- Examines the current state of science of extreme weather attribution and identifies ways to move the science forward to improve attribution capabilities
- States that some impacts of global warming on extreme events are well understood—including that warming increases the likelihood of extremely hot days and nights, favors increased atmospheric moisture that may result in more frequent heavy rainfall and snowfall, and leads to evaporation that can exacerbate droughts
- Looks at the relatively young science of extreme event attribution, which seeks to tease out the influence of human-cause climate change from other factors, such as natural sources of variability like El Niño, as contributors to individual extreme events
- Concludes it is now “often possible” to describe how human-induced climate change altered the likelihood and/or intensity of a specific extreme weather event
"Like the surgeon general’s 1964 report connecting smoking to lung cancer, the report from the National Academies connects global warming to the increased risk and severity of certain classes of extreme weather, including some heat waves, floods and drought."

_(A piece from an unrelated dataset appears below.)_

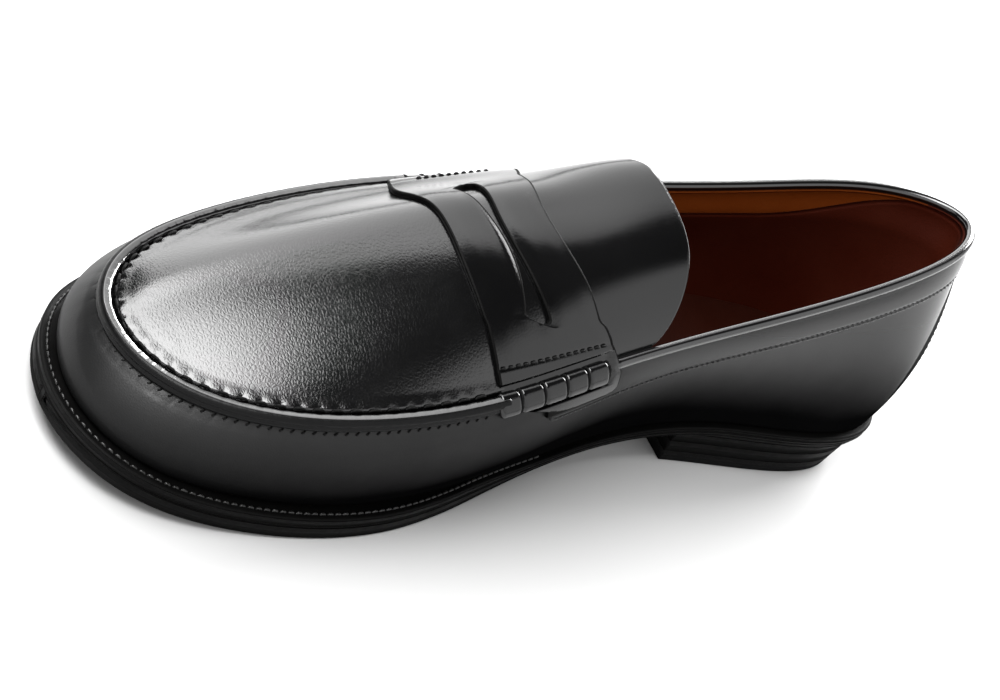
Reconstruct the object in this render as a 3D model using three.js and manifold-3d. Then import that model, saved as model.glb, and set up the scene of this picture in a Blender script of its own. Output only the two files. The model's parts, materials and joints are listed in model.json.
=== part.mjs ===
// A right-foot penny loafer in millimetres: +X to the toe, +Y to the medial (inner) side, +Z up,
// standing on z = 0. Every leather piece is a slice of one of two shared surfaces: the side wall,
// which rises from the sole to the top line, and the cover, which bridges the top line above the
// instep. A place on the wall is (u, v) and a place on the cover is (k, t).
import * as THREE from "three";
import { mergeVertices } from "three/addons/utils/BufferGeometryUtils.js";
import Module from "manifold-3d";

const wasm = await Module();
wasm.setup();

// ------------------------------------------------------------------ driving dimensions
const GAP = 0.3; // air between neighbouring pieces
const END_TRIM = 0.06; // blunts round ends, so that no row of faces shrinks to a point

// Control points of the sole's edge, from the heel round the medial side to the toe and back.
const SOLE_OUTLINE = [
  [-151, 6], [-144.5, 28], [-120, 35], [-80.5, 28], [-40, 23.5], [2.5, 33],
  [44, 50.5], [91, 48], [128, 37.5], [144.5, 7.5], [132, -28.5], [98.5, -47.5],
  [53.5, -55.5], [5, -48], [-44.5, -35.5], [-94, -32], [-137, -21],
];
// Control points of the top line: collar, strap end, apron seam round the toe, and back.
const TOP_LINE = [
  [-152, -2.5, 88], [-144, 13, 88], [-118, 21.5, 82], [-77.5, 26.5, 71.5], [-40.5, 29, 62],
  [-2.5, 36, 56.5], [37, 45, 48], [82, 42.5, 39], [115.5, 28, 33], [131, 4.5, 33],
  [123, -21.5, 33], [90.5, -34.5, 39], [44.5, -38.5, 50], [-0.5, -35.5, 57.5],
  [-48.5, -31, 63.5], [-90, -27, 70.5], [-130.5, -21.5, 81],
];
const TURN = SOLE_OUTLINE.length; // u runs once round the shoe as it goes from 0 to TURN
const TOE = 8.95; // u of the toe's tip on the top line

// Underside of the sole: flat under the ball, sprung up at the toe, raised on the heel.
const TOE_SPRING = 8;
const SPRING_START = 60;
const SPRING_END = 150;
const HEEL_SEAT = 17.5;
const ARCH_START = 25;
const ARCH_END = -85;

// Sole edge, outsole and welt thickness in the forepart and in the waist.
const EDGE = { fore: 8.2, waist: 3.6 };
const OUTSOLE = { fore: 4.6, waist: 1.8 };
const THICKNESS_BLEND = [-20, 20];
const FEATHER = { fore: 5, rear: 2, blend: [0, 50] }; // how far the upper stands in from the edge
const WELT_INNER = 6; // welt width inside the feather line
const INSOLE_INSET = 5.3;
const INSOLE_THICK = 2.3;
const SOCK_THICK = 1;

const HEEL_FRONT = { floor: -68, seat: -64 }; // x of the heel breast
const HEEL_INSET = { floor: 4.5, seat: 1.8 };
const HEEL_LAYERS = { heel_top_piece: 5, heel_lift_2: 5, heel_lift_1: 4.6 };
const RAND = { height: 1.5, width: 9, lateral: -2.55, medial: 3.35 }; // its ends are in u
const NAIL = { shaft: 0.9, head: 1.9, headHeight: 0.6, tip: 6, ring: 12, clearance: 0.35 };
const NAIL_PLACES = [-1.6, -0.7, 0.3, 1.3, 2.3]; // u of each nail round the heel seat
const SHANK = { from: -98, to: -12, halfWidth: 6, thick: 0.9, slot: 0.5 };

// Depth of each layer below the outer face, as [outer face, inner face].
const LEATHER = [0, 1.6];
const STIFFENER = [2.05, 2.9];
const WALL_LINING = [3.35, 4.15];
const COVER_LEATHER = [0, 1.5];
const COVER_LINING = [2.1, 2.85];
const STRAP = [-2.25, -0.4];
const BACKSTAY = [-1.4, -0.4];
const STAY = { foot: 0.95, top: 0.5, taper: [0.35, 0.95], span: [0.01, 0.93] }; // half widths in u
const COUNTER = { from: -2.3, to: 2.9, top: 0.7 }; // heel stiffener, in u and v
const PUFF = { from: 7.2, to: 10.7, top: 0.74 }; // toe stiffener
const LINING_FOOT = 0.02; // v at which stiffeners and linings start
// u at which the linings of the wall meet, from the medial quarter round the toe and the heel.
const LINING_SEAMS = [1.95, 5.03, 12.87, 15.57];
const SEAM_GAP = 0.025; // half the gap at those seams, in u

// Lean of the side wall away from upright, in degrees: at the feather line and at the top.
const LEAN_FOOT = { toe: 30, waist: 16, heel: 9 };
const LEAN_TOP = { fore: 47, rear: 16 };
const COLLAR_WIDTH = 12;
const COLLAR = { front: 4.5, stepFrom: 4.3, stepTo: 4.42 }; // k of its end, and of the wall's step

// Height of the cover above the chord between the two top lines, at k = -1, 0, 1 ... 7.
const CROWN = [-5, 0.1, 6.1, 14.4, 20.7, 21.8, 24.1, 27.5, 31.5];
const ARCH_POWER = { toe: 2.2, rear: 3.6 };
const ARCH_SKEW = 0.16;
// The instep's lateral shoulder is flatter: how deep, over which k, and how it runs across t.
const SHOULDER = { depth: 5.3, from: 1, full: 3.4, gone: 4.6, start: -0.2, bias: 1.5 };

// Edges of strap, slot and tongue as k = middle + slope * t + sweep * t * t.
const STRAP_FRONT = [3.03, 0.02, 0.08];
const STRAP_REAR = [3.78, 0, 0.36];
const SLOT_FRONT = [3.4, 0, -0.13];
const SLOT_REAR = [3.445, 0, 0.27];
const SLOT_ENDS = [-0.55, 0.66];
const SLOT_MIDDLE = 0.06;
const TONGUE_END = 4.76;
const TONGUE_CORNER = 3.8;
const TONGUE_SPAN = [3.8, 4, 4.2, 4.4, 4.6]; // k at which the tongue's width is taken
const STRAP_SPAN = [3.1, 3.3, 3.5, 3.7, 3.9, 4.1]; // k at which the strap's length is taken
const BUTT = 0.01; // half the gap between covers that meet edge to edge, in k

const RIDGE = { radius: 1.9, lift: 0.9, end: 3.05 };
const ROLL = { radius: 3.3, outer: 4.3, drop: 1.6, aim: 0.85, front: 3.17, rear: 4.12 };
const LASHINGS = 5;
const THREAD = 0.35; // radius of the lacing round the beef rolls
const BINDING = { radius: 1.6, end: 4.27 };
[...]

Heidi Cullen, Chief Scientist for Climate Central and head of the World Weather Attribution program
"Climate science works best with patterns. Determining climate change’s role in a single event is usually more difficult than doing so in global statistics. It can be hard to be sure that exposure to small amounts of a chemical caused cancer in a single patient, even when studies of large populations prove that it is a carcinogen; similarly, we often can’t make strong attribution statements about an individual weather event, even when we have a lot of evidence that those kinds of events overall are influenced by climate change, or will be in the future. So media coverage of attribution studies sometimes ends up focusing more on what we don’t know than what we do. That can leave the impression that we know less than we really do, which is unhelpful in a political climate which already doesn’t take the real one seriously enough."
Adam Sobel, Professor of Applied Physics and Applied Mathematics and of Earth and Environmental Sciences at Columbia University
"The fog of uncertainty that obscured the human role in individual events is finally lifting."
Michael Oppenheimer, Princeton University professor
"The National Academies report should go a long way toward the 'mainstreaming' of attribution research. It will also help journalists, educators, and others who need to put this often-esoteric science into terms that people can easily grasp. The links between greenhouse gases and extreme weather are far too important and intricate to be dismissed or broad-brushed."